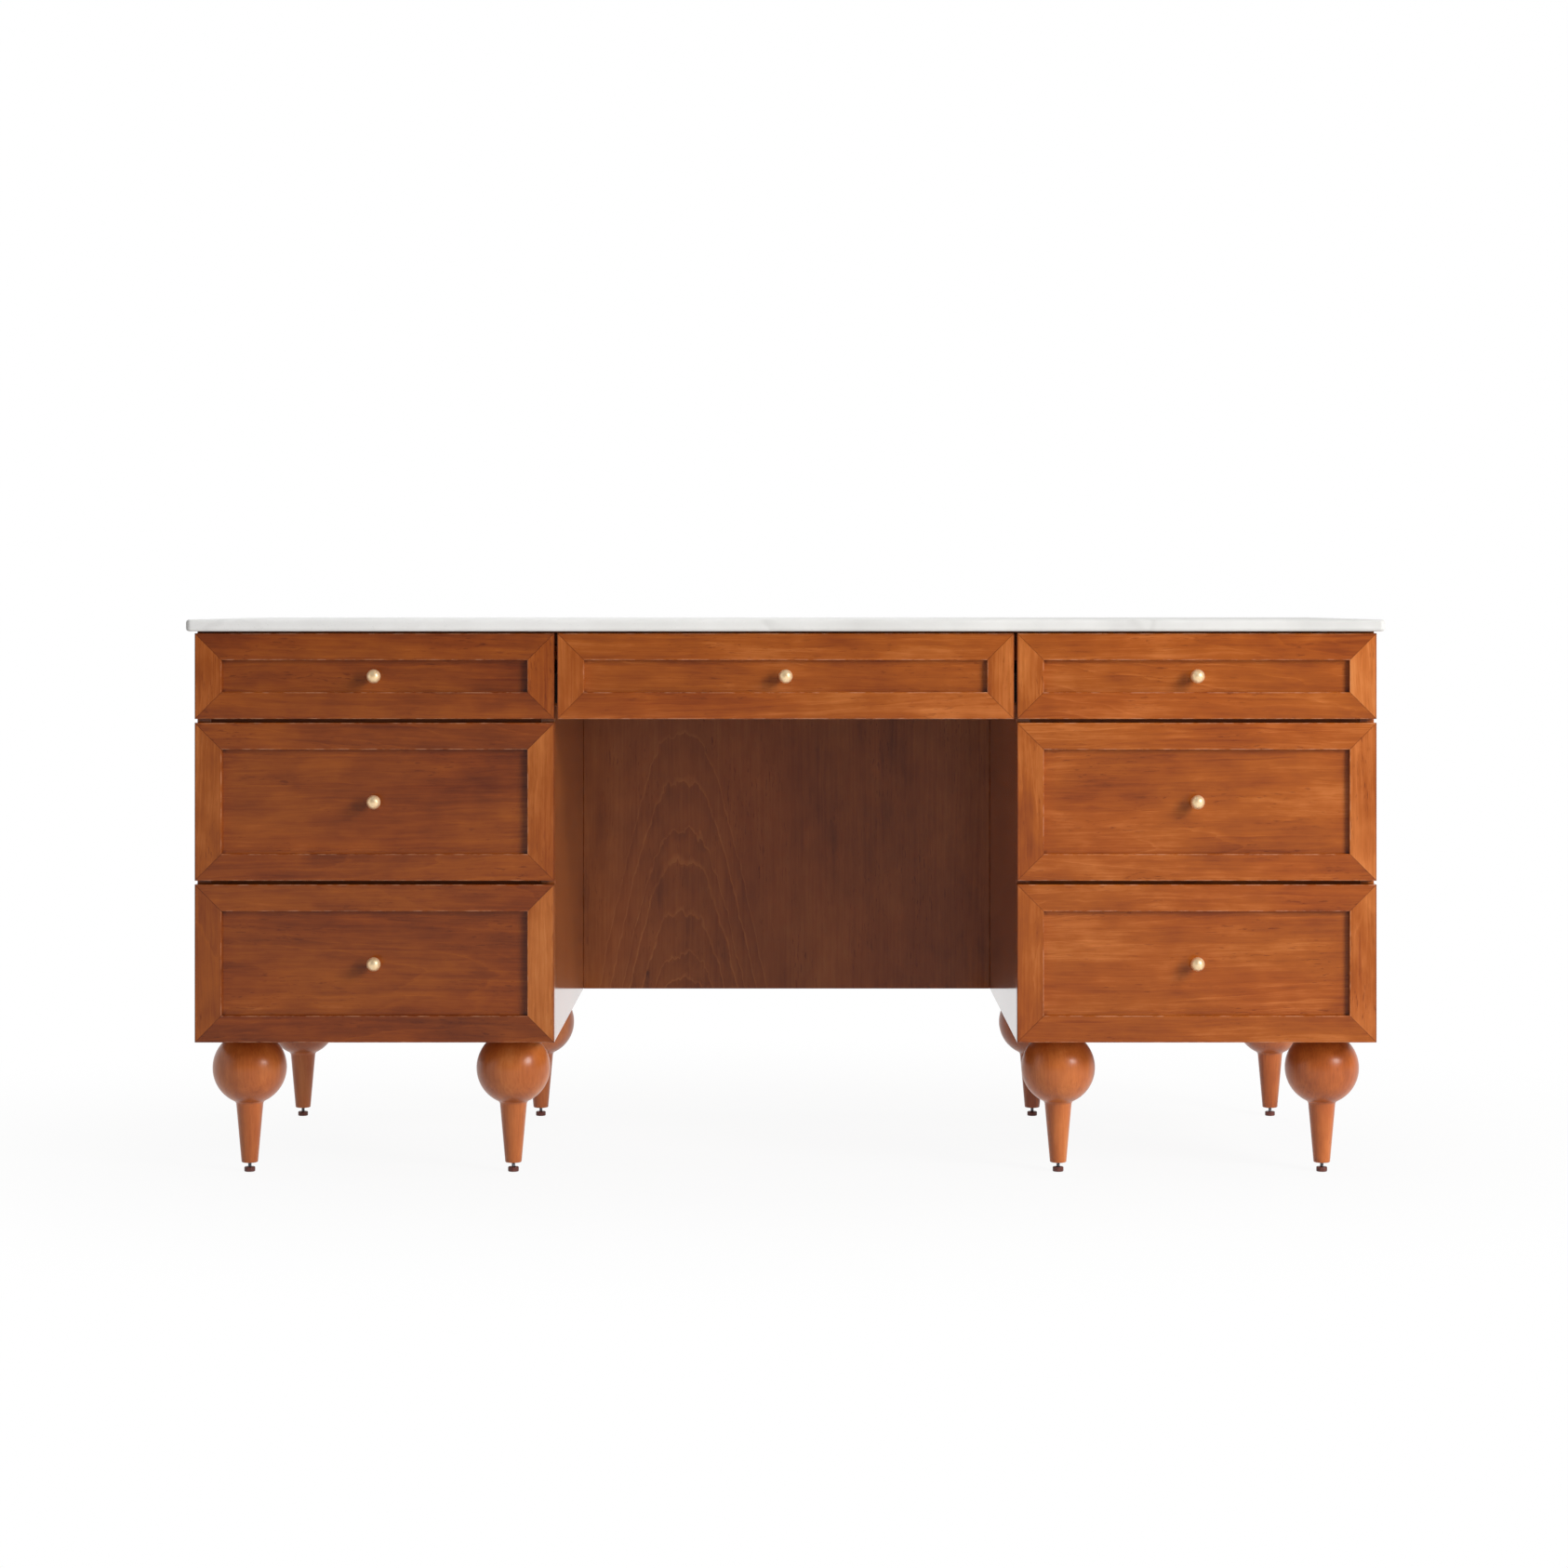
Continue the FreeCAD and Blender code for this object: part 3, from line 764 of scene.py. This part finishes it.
def member_shape(length, thick):
    """A mitred member along X: outer edge at z = 0, face at y = 0, rounded arrises and a groove."""
    groove_back = panel_recess + panel_thick
    groove_floor = member_width - groove_depth
    section = arc((outer_arris, outer_arris), outer_arris, 180, 270, steps=4)
    section += [(thick, 0.0), (thick, member_width), (groove_back, member_width),
                (groove_back, groove_floor), (panel_recess, groove_floor), (panel_recess, member_width)]
    section += arc((inner_arris, member_width - inner_arris), inner_arris, 90, 180, steps=3)
    return prism_shape(section, -1, 1, lambda y, z, end: Vector((end * (length / 2 - z - mitre_gap), y, z)))


def member(length, thick, tone, wear):
    """A member with its wood: reach narrows along the mitre, and an arris value below 0 paints shade on the
    outer edge.
    """
    shape = member_shape(length, thick)
    part = wooden(shape, (-length / 2, 0, 0), (length / 2, thick, member_width), 0, tone, wear)
    reach = [(length / 2 - z, member_width / 2, thick / 2) for _, _, z in part.points]
    return part._replace(reach=reach)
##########
WHAT IS EXPECTED.
Set down verbatim only the lines between the start of the data above and the line with "return prism_shape(section, -1, 1, lambda", both boundaries included.

TASK RESULT.
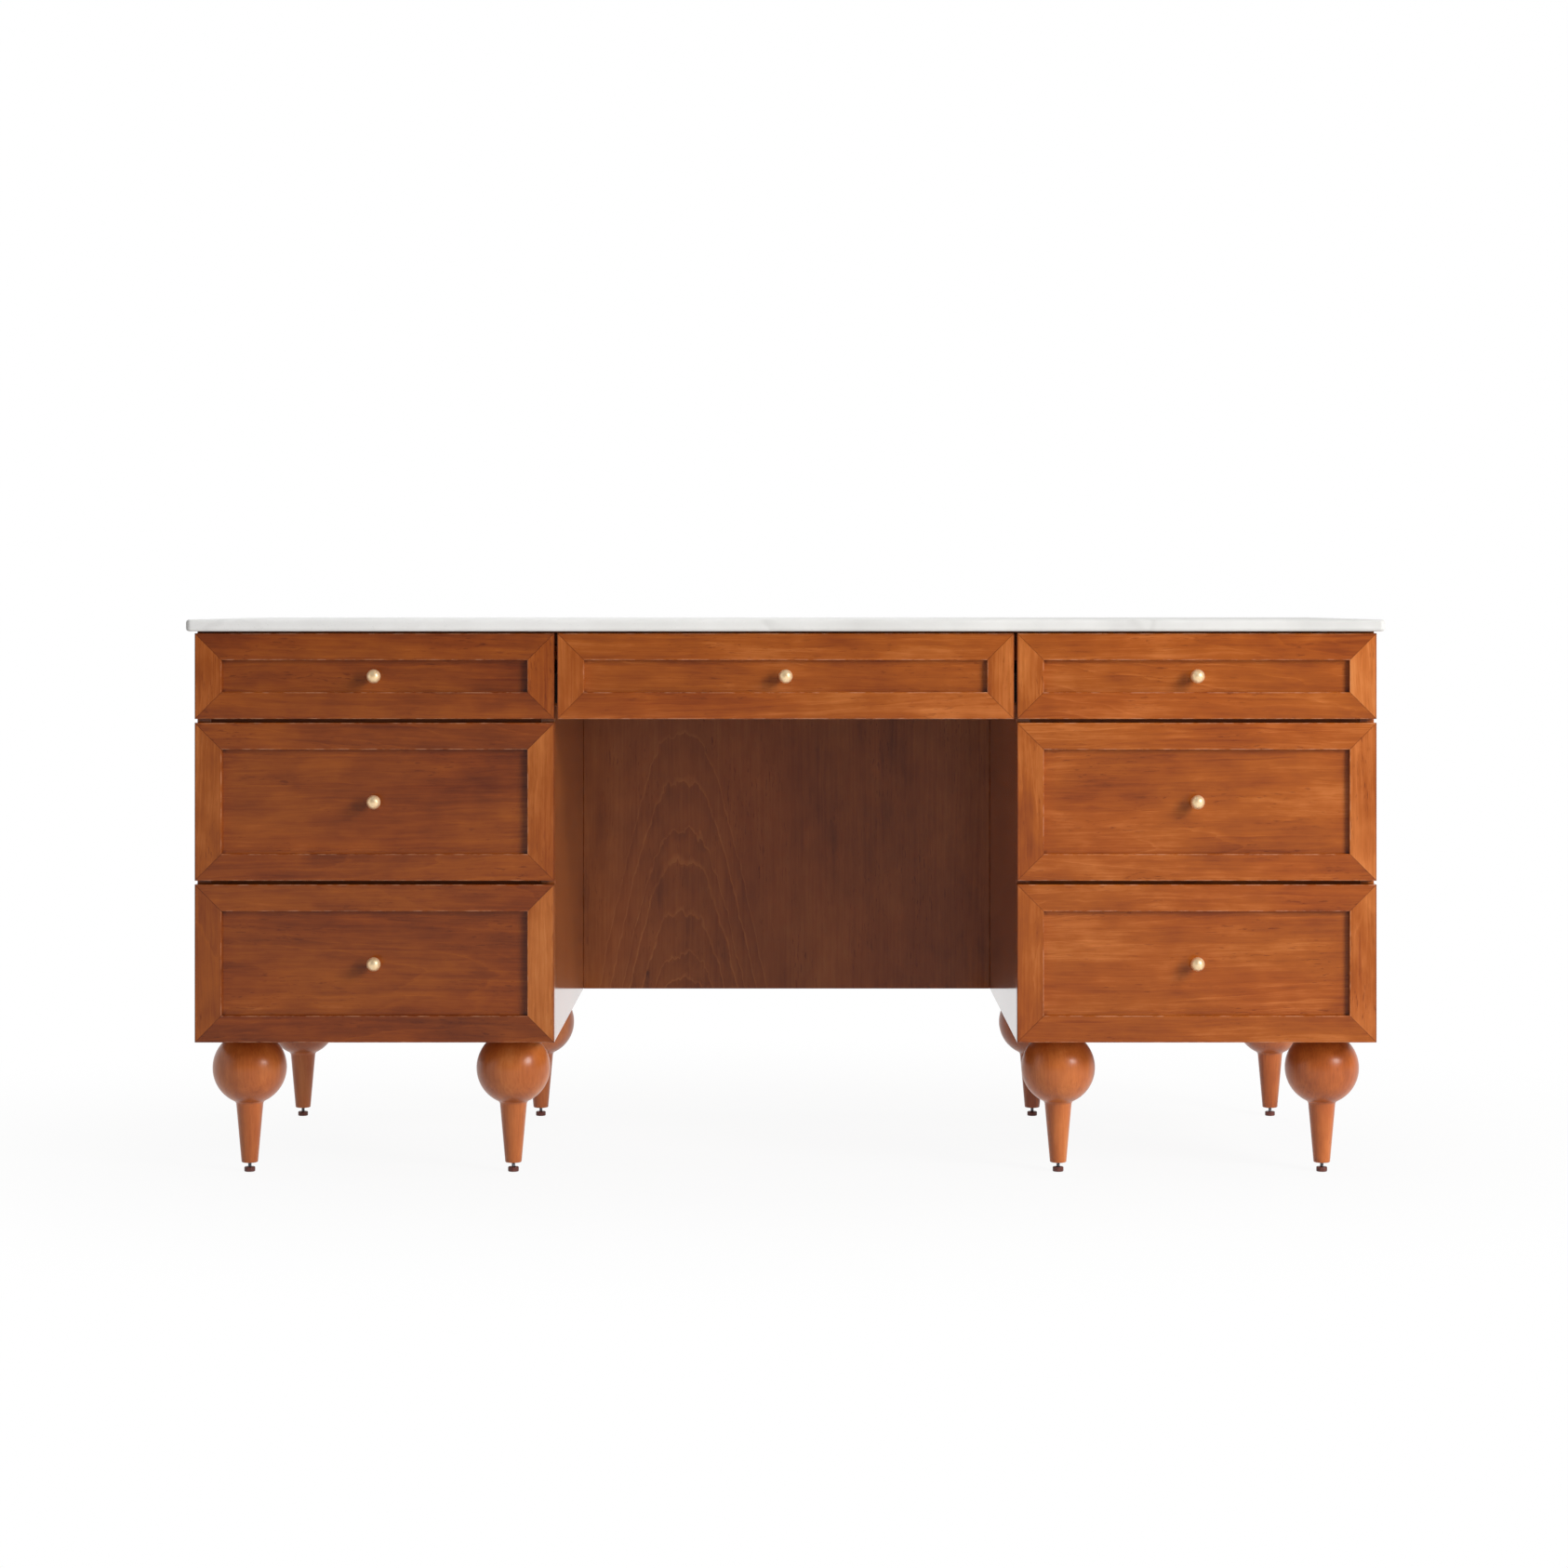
Continue the FreeCAD and Blender code for this object: part 3, from line 764 of scene.py. This part finishes it.
def member_shape(length, thick):
    """A mitred member along X: outer edge at z = 0, face at y = 0, rounded arrises and a groove."""
    groove_back = panel_recess + panel_thick
    groove_floor = member_width - groove_depth
    section = arc((outer_arris, outer_arris), outer_arris, 180, 270, steps=4)
    section += [(thick, 0.0), (thick, member_width), (groove_back, member_width),
                (groove_back, groove_floor), (panel_recess, groove_floor), (panel_recess, member_width)]
    section += arc((inner_arris, member_width - inner_arris), inner_arris, 90, 180, steps=3)
    return prism_shape(section, -1, 1, lambda y, z, end: Vector((end * (length / 2 - z - mitre_gap), y, z)))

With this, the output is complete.